You have to ask yourself, why is it that so many people try to learn foreign languages and fail abysmally. I think there's 2 reasons why they fail: they're not motivated enough and they don't have sufficient exposure to the real thing. The key to language learning is a combination of these two things. As regards motivation, a lot of that's got to come from the learner. But given the learner has a reasonable amount of motivation, then the burden lies upon the course to continually present them with material that is relevant to the kinds of things the learner will have to do when he's using the language. That will keep up the motivation. Now, as for the material, if you have material produced by a native speaker of that language, and a sufficient amount of that material is provided, then language learning takes place. Since we are equipped to learn languages, the brain does the rest of the job for us. All it needs is sufficient motivation and sufficient first-class, first-language speaker material from which to learn.

Please explain the concept behind the courses.

From a linguist's standpoint, these courses work in a very natural manner. Lots of people try to learn foreign languages it's rather like people trying to lose weight. Lots of people try to lose weight and very few do. Lots of people try to learn foreign languages, but they get bored, they get discouraged, they find that it's too hard for them. By presenting the learner with material in the target language, these courses expose the learner from the earliest stage to real-life sounds and words. So, it's going to keep the learner interested and teach the learner language that can be used immediately. There's a payoff right away.

Briefly, what are the fundamentals that make up any given language?

Our brain is automatically programmed to take words and put them together. It differs from language to language, but not as much as you'd think. Every language is cut to so close a pattern, that some linguists regard them basically as dialects of one language. So, in other words, you already have in your brain a machine that is ready and waiting for language. What do you have to do? You have to learn the sound system of the language, which may differ from yours. Then, you have to learn the words. That's all you need to know. You don't have to be given a lot of elaborate grammatical rules, because your brain's already equipped to figure them out for you.
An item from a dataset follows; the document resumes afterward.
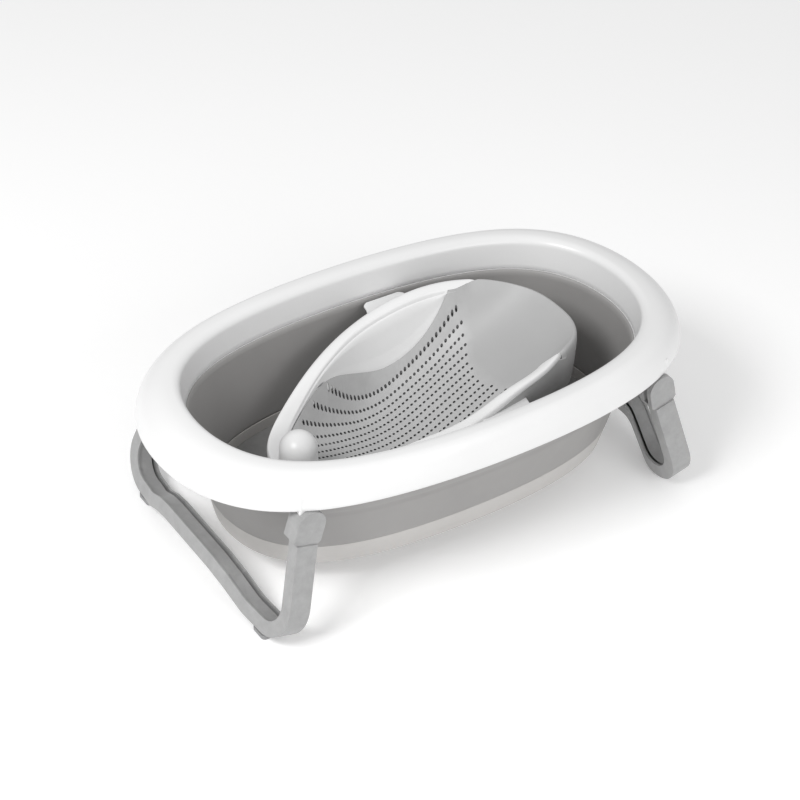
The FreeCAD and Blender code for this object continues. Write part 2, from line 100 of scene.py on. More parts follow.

How does the brain acquire new information?

When you hear anything at all, it is stored in your short term memory. The short-term memory will hold it, but unless it is repeated and re-emphasized, it is not going to hold on to it. Many things pass, so to speak, through your memory. In order to make long-term memories, the information must be transferred. This occurs through repetition.

Why do you think this approach works?

I think what makes this approach most effective is that it allows anyone to simply listen and learn. To internalise a language - naturally. By concentrating on just 850 key core language words this approach teaches the MOST in the LEAST amount of time. Also our Silent Technology version enables the listener to learn a language through repetition without getting bored. Let's face it, a lot of foreign language work can be terribly boring. And one of the key elements in language learning is motivation. By removing the boredom of repetition and concentrating on just 850 key words, the goal of absolute essential language acquisition becomes realistic. When you then combine the latest advances in accelerated learning techniques like brainwave entrainment (more here) and baroque music (more here) you have a compelling medium for subliminal induction.

How can this approach be used whilst sleeping?

Whilst sleeping or relaxing studies have shown that the brain is most receptive to new information. The conscious mind is at rest and access is gained to the sub-conscious. This is when accelerated learning takes place.